If only HP had as much attention to the touchpad. With only 42mm of wrist-rest to work with, no touchpad is going to be perfect, but the one on the 2133 Mini-Note is truly appalling.
The problem is that HP has tried to compensate for the limited height by increasing the touchpad's width, but this just makes matters much worse. With so little vertical space and so much horizontal, it’s impossible to strike a usable balance in the touchpad’s sensitivity settings, since what works for one direction renders the other unusable.
Of course it would help if the Linux driver supplied for the Synaptics pad offered more than just a basic sensitivity slider, but HP really would have been better off fitting a Thinkpad-style mini-joystick in the keyboard and dropping the touchpad altogether.
Unlike other reviewers, we were less bothered by the novel arrangement of the mouse buttons – one at each side of the touchpad. The real problem is that they have to be pressed so far to click that they feel like they’re activating a lever from a manual typewriter rather than a microswitch. Not good.
HP will be versions of the 2133 Mini-Note in the UK – the KX872AA and KX867AA. Both use the same VIA C7-M ULV 1.2GHz processor and have 1Gb of DDR2 RAM and a 120Gb hard drive, but the former comes with SUSE Linux Enterprise Desktop 10, the latter with Windows Vista Business (and a £50 price premium).
The VIA C7-M ULV chip has cropped up in a few ultra-portables to date (most recently the OQO model e2), but we’ve yet to see it deployed to great effect. Power consumption may be more important than raw power for a device like the 2133 Mini-Note, but it’s important to strike a balance between the two – and that’s not the case here.
The C7-M ULV draws just 5W when working flat out, but in the 2133 Mini-Note, it feels decidedly sluggish. And this, remember is with lean, mean Linux – Windows Vista won’t be anywhere near as nippy. In practical terms, it takes around 90 seconds to cold boot the 2133 Mini-Note and around 25 seconds to shut it down.
Hibernation takes 39 seconds and returning from this state 75 seconds. Given that the 2133 Mini-Note has a spinning disk rather than solid-state drive, it isn’t a laptop that you can sling in a bag as soon as you’ve closed the lid, though the hard drive does have a shock sensor that parks the read/write heads to prevent impact damage to the spinning platters.

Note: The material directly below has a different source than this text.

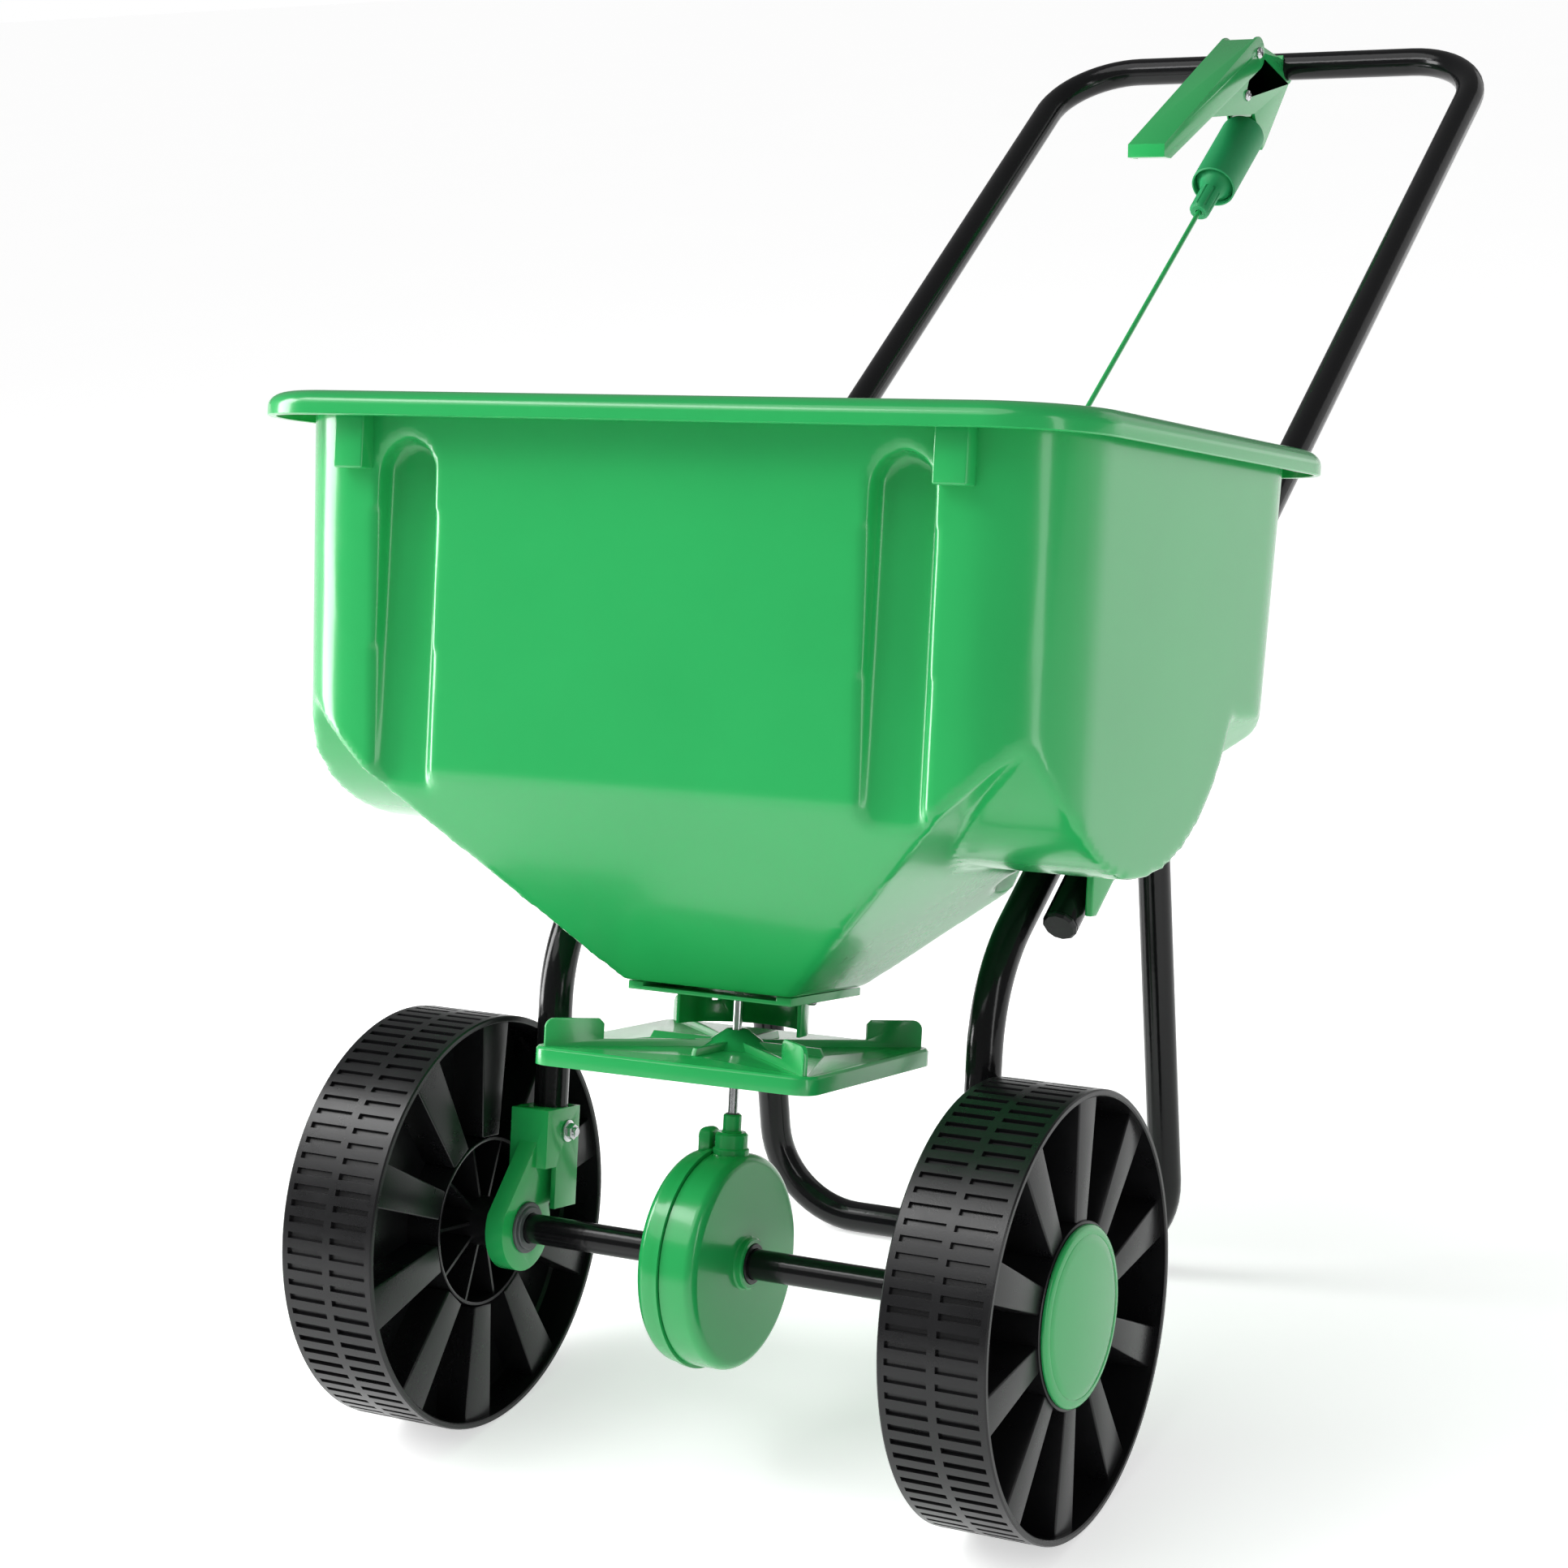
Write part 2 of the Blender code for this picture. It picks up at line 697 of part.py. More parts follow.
def make_drop_chute():
    """Rails that carry the shut-off plate, and the curved skirt behind the shaft."""
    top = CHUTE_TOP_Z
    low = top - CHUTE_SHEET
    body = block((-0.057, -0.038, low), (0.057, 0.053, top))
    for side in (1, -1):
        x1, x2 = sorted((sided(PLATE_HALF_WIDTH + 2 * GAP, side), sided(0.057, side)))
        join(body, block((x1, -0.038, top - 0.001), (x2, 0.053, FLOOR_Z - GAP)))
    skirt = arc((0, 0), CHUTE_RADIUS, 0, 180, 12)
    skirt += arc((0, 0), CHUTE_RADIUS - CHUTE_SHEET, 180, 0, 12)
    depth = low + 0.001 - CHUTE_SKIRT_Z
    join(body, plate(skirt, depth, (0, 0, CHUTE_SKIRT_Z + depth / 2), (1, 0, 0), (0, 1, 0), "skirt"))
    cut(body, block((-0.034, -0.014, low - 0.01), (0.034, 0.03, top + 0.0005)))
    for side in (1, -1):
        x = sided(CHUTE_SCREW_X, side)
        cut(body, cylinder((x, 0, low - 0.01), (x, 0, FLOOR_Z + 0.01), SCREW_RADIUS + GAP, 8))
        head = low - GAP
        screw = turned([(0.0, 0.0075), (SCREW_RADIUS, 0.0075), (SCREW_RADIUS, 0.0), (0.0035, 0.0),
                        (0.0035, -0.0012), (0.0022, -0.0022), (0.0, -0.0024)], (x, 0, head), (0, 0, 1), 8)
        part(screw, "chute_screw_" + SIDE_NAME[side], "steel")
    part(body, "drop_chute", "green")


# Frame -------------------------------------------------------------------------------------------


def bolt(name, side, head_x, end_x, y, z, hole_pieces=()):
    """A pan-head bolt along X, its head outside and its end towards the middle."""
    length = head_x - end_x
    profile = [(0.0, 0.0034), (0.0035, 0.003), (0.0052, 0.0016), (0.0058, 0.0)]
    profile += [(BOLT_RADIUS, 0.0), (BOLT_RADIUS, -length), (0.0, -length)]
    made = turned(profile, (sided(head_x, side), y, z), (side, 0, 0), 12)
    for piece in hole_pieces:
        drill(piece, side, head_x + 0.01, end_x - 0.01, y, z)
    return part(made, name + "_" + SIDE_NAME[side], "steel")


def drill(piece, side, outer_x, inner_x, y, z):
    ends = [(sided(x, side), y, z) for x in (outer_x, inner_x)]
    cut(piece, cylinder(*ends, BOLT_RADIUS + GAP, 12))


def nut(name, side, seat_x, y, z):
    """A hexagon nut, seated on the inner side at seat_x."""
    ends = [(sided(x, side), y, z) for x in (seat_x, seat_x - NUT_HEIGHT)]
    made = cylinder(*ends, NUT_FLATS, 6)
    bore = [(sided(x, side), y, z) for x in (seat_x + 0.01, seat_x - 0.02)]
    cut(made, cylinder(*bore, BOLT_RADIUS + GAP, 10))
    return part(made, name + "_" + SIDE_NAME[side], "steel")


def spacer(name, side, y, z):
    inner = INNER_TUBE_X + TUBE_RADIUS + GAP
    outer = HANDLE_X - TUBE_RADIUS - GAP
    ends = [(sided(x, side), y, z) for x in (inner, outer)]
    made = ring(BOLT_RADIUS + GAP, 0.0075, *ends, 12)
    return part(made, name + "_" + SIDE_NAME[side], "wheel")


def stand_top():
    return on_handle(STAND_TOP)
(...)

Perhaps the best sign of the processor’s lack of oomph is with YouTube, where videos slow to a few-frames-per-second crawl when played full-screen. This may not be a deal-breaker for anyone interested in more serious tasks, but it makes the 2133 Mini-Note much less versatile than other low-cost ultra-portables.

Unfortunately, despite its below-par performance, the frugal VIA C7-M ULV processor doesn’t do much for battery life, either. The 2133 Mini-Note lasted for just under two hours when sat doing nothing with Wi-Fi enabled and the screen at half-brightness. The lighter, faster Eee PC 900 lasted for almost three and a half hours under the same conditions. And the 2133 Mini-Note gets pretty warm even when it’s doing nothing. It’s not enough to make it uncomfortable on your lap, but then it won’t be there in the first place since the cooling vents on the base need to be kept clear.
SUSE Enterprise Linux 10.1 (SP1, on our review unit) looks and feels like Windows XP – so much so, in fact, that you might wonder why Novell hasn’t been sued. But be warned – unlike the user-friendly Xandros distro of the Eee PC, this is the real thing and while seasoned Linux users may feel a frisson of delight at having to first find, then figure out how to add a distro-compatible online repository just to resolve the dependency errors that inevitably arise when installing program, we do not.








Unfortunately, HP hasn’t seen fit to supply Windows XP drivers with the 2133 Mini-Note, so losing Linux won’t be as straightforward as you might expect. There are almost certainly compatible Windows drivers available, so here’s hoping that some kindly user tracks all them down and shares their location.
We really, really wanted to love the HP 2133 Mini-Note and we’re tempted to claim that its superlative build quality, stunning screen, excellent keyboard and capacious storage more than outweigh the problems caused by the puny processor and terrible touchpad.
Alas, they do not and the overriding impression of the 2133 Mini-Note is that HP expended so much effort on the looks (and boy, did it succeed) that out of ideas when it came to the nitty gritty of its operation. A more powerful processor (even one from VIA) would probably do the trick but otherwise, the 2133 Mini-Note is nothing more than a good first effort from HP – Asus has nothing to worry about.